The nervousness of Russian authorities has been amplified by the great resonance on the internet of the documentary film about alleged corruption by Prime Minister Dmitry Medvedev.5 The film, narrated by the unpredictable and tech-savvy oppositionist Alexey Navalny, shows the yachts, luxurious mansions and a XVII-century villa in Tuscany all controlled by Medvedev through a complex network of acquaintances, charity funds and offshore companies. First posted on YouTube in March, the video has received more than 23.6 million views so far (and 1.5 million on its first day). The unintended popularity of the film logically aroused anxiety in the Kremlin, reviving the fear that internet-based communications might help toppling key political figures – in other words, the regime itself.6

For the past decade and a half, many developments in Russian domestic politics can be effectively explained and analysed through the discourse of “securitisation” and the use by Russia’s political leadership of the rhetoric of existential threat to justify actions increasingly perceived as authoritarian. The internet does not escape from this rationale: in strengthening their hold on the digital sphere and repression towards dissenting voices online, Russian leaders are about to shut one of the last open windows in the political realm.

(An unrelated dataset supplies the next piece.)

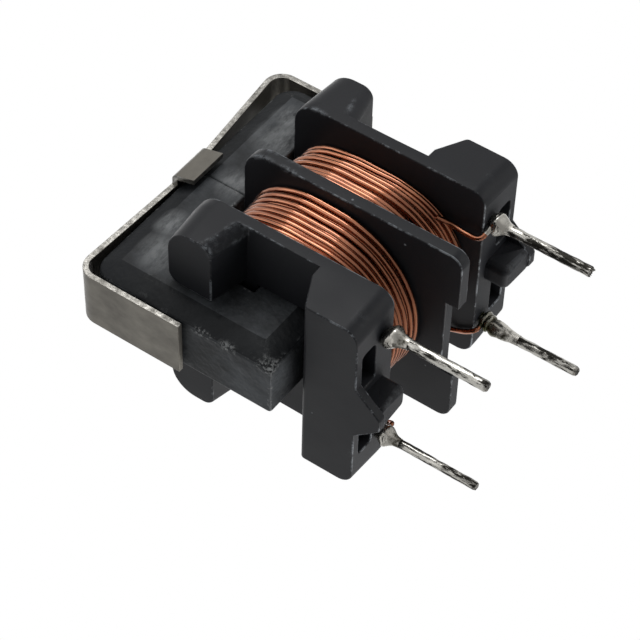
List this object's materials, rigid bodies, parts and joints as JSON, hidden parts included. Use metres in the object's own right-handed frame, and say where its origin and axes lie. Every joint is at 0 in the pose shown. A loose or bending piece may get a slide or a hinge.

1. Julien Nocetti, "Russia’s dictatorship-of-the-law approach to internet policy", Internet Policy Review, 4:4, 2015.

2. Vera Kholmogorova, Maria Makutina, « Glava FSB poprosil Dumu uskorit’ prinyatie zakonov o regulirovanii v Seti » [FSB head asked Duma to accelerate the adoption of laws on regulating the internet], RBK, 23 June 2017,

3. Unlike China, where online censorship is also about distracting the public to avoid discussing controversial issues. See Gary King, Jennifer Pan, Margaret Roberts, "How the Chinese government fabricates social media posts for strategic distraction, not engaged argument", American Political Science Review, forthcoming (2017).

4. Julien Nocetti, "Yarovaya laws, or the political and economic costs of anti-terror fight", Working paper, October 2016.

5. The video can be accessed at

6. In April a Moscow-based Levada Center poll found that 45% of surveyed Russians support the resignation of Dmitry Medvedev, and indicated that 67% held Vladimir Putin personally responsible for high-level corruption.

1 Comment


15 August, 2017 - 09:15

Don't completely agree with footonote 3. As authors cited here have shown in an earlier paper, Chinese censorship focuses on posts calling for any type of collective action (even an innocuous non-political assembly) while allowing government criticism and 'discussion'.
Russian authorities seem to be pursuing the same strategy, although on a smaller scale. All this in order to maintain the internet as a virtual kitchen where you could discuss political topics safely just like it was in the Soviet times. This is the kind of message which is reproduced even in critical posts every time when they end with a passive 'What can be done? Nothing'.